For the past three years I have visited Chicago for the annual Midwest Political Science Association conference and have enjoyed a number of outstanding meals at Tru, Alinea, Grace, L20, and most recently Girl & the Goat. After a nine-course tasting menu, the question is, does Topolobampo belong in that set? Does a priest make a good sitter?
I’m afraid, dear reader, the onslaught of amateurism made for the most joyless dining experience I can remember in a Michelin-starred restaurant.
Those three hours were marked by numerous blunders, beginning with the melancholic amuse of hearts of palm pudding and watermelon radish, which just might be the most insubstantial kitchen offering I’ve witnessed; it valiantly parried my spoon’s best efforts to compile even the faintest bite.

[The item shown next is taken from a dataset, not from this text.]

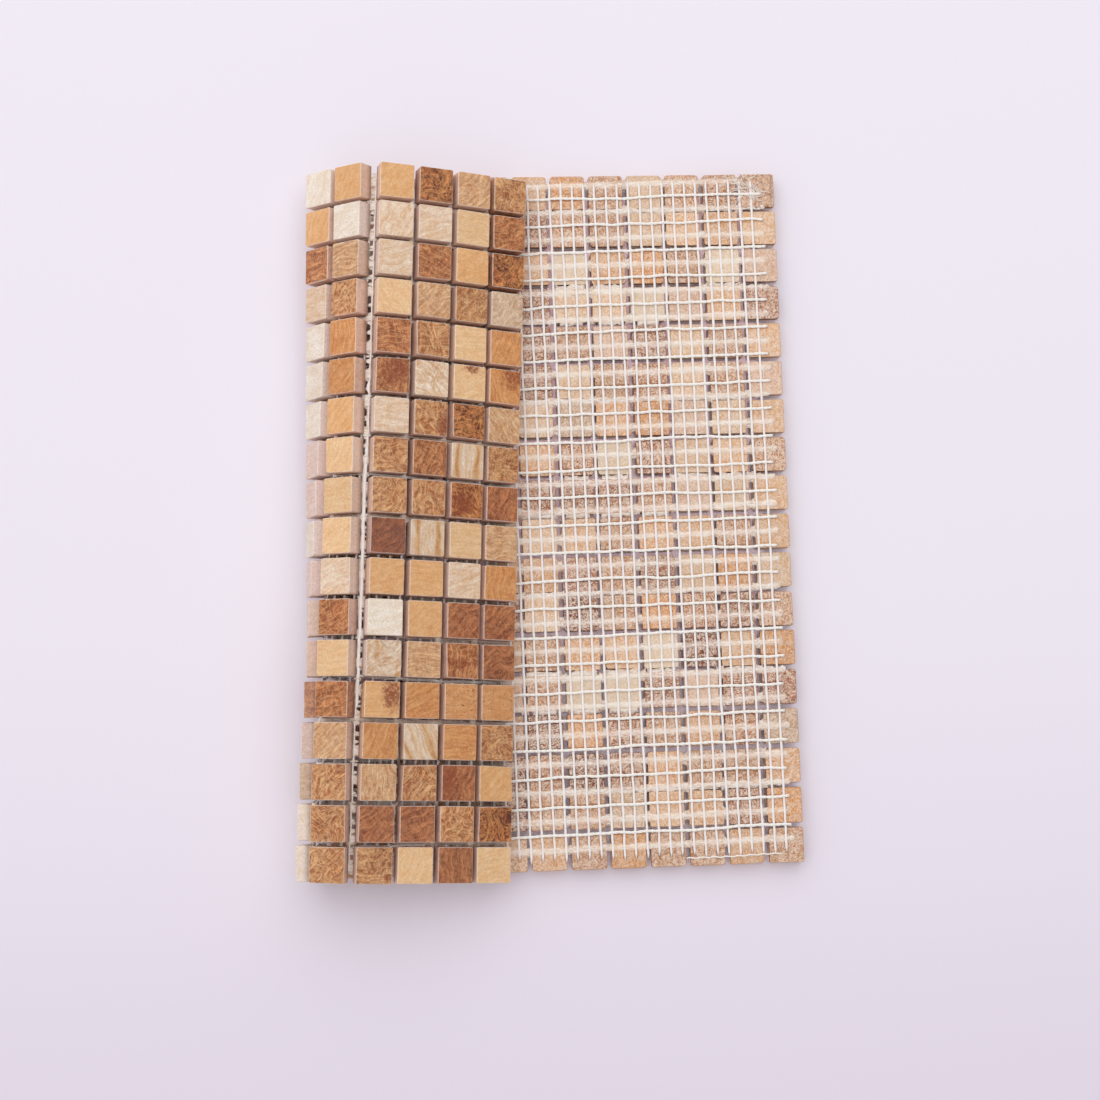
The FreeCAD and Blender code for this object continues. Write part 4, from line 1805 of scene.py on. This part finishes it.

Then came a near twenty-minute wait for the first course, leading my server to issue an apology before the meal proper had even begun. And when the stuffed rock hen did arrive, it was lukewarm. One misstep deserves another, I suppose, as next out was a poached egg, which is described on the menu as “perfect[ly] poached;” what may have been perfectly poached was imperfectly served as the egg was cold enough to lead me to believe it was plucked straight from an ice bath and plopped atop a gummy saffron rice cake.
I would be remiss if I didn’t mention the dining room manager who did his best Hank Paulson impression in trying to rescue this Lehman Brothers of a meal, but the errors on the plate were beyond his control. A cube of sous vide pork shoulder was so dry that no amount of mole could reconstitute the protein to edibility. My frustration reached its apogee with the first dessert, a ricotta fritter with, inter alia, a frozen sabayon. Described on the menu as a “warm little ‘doughnut'” what arrived was a dessicated mass that 7-11 wouldn’t deign to serve; the dish would return to the kitchen in largely the same condition that it arrived in front of me.
The tasting menu was redeemed only partially by (1) a lamb porchetta dish I opted to add in between two pork courses and (2) the final peach and cream dessert that the aforementioned dining room manager supplied gratis as recompense for the litany of pratfalls throughout the evening.
Spend enough time in Topolobampo and you’re sure to hear a table lionizing Monsieur Bayless for his commitment to authentic Mexican cuisine. I’m not sure how he managed to acquire such fealty from patrons, but I know it couldn’t possibly be based on the cooking that was on display during my visit.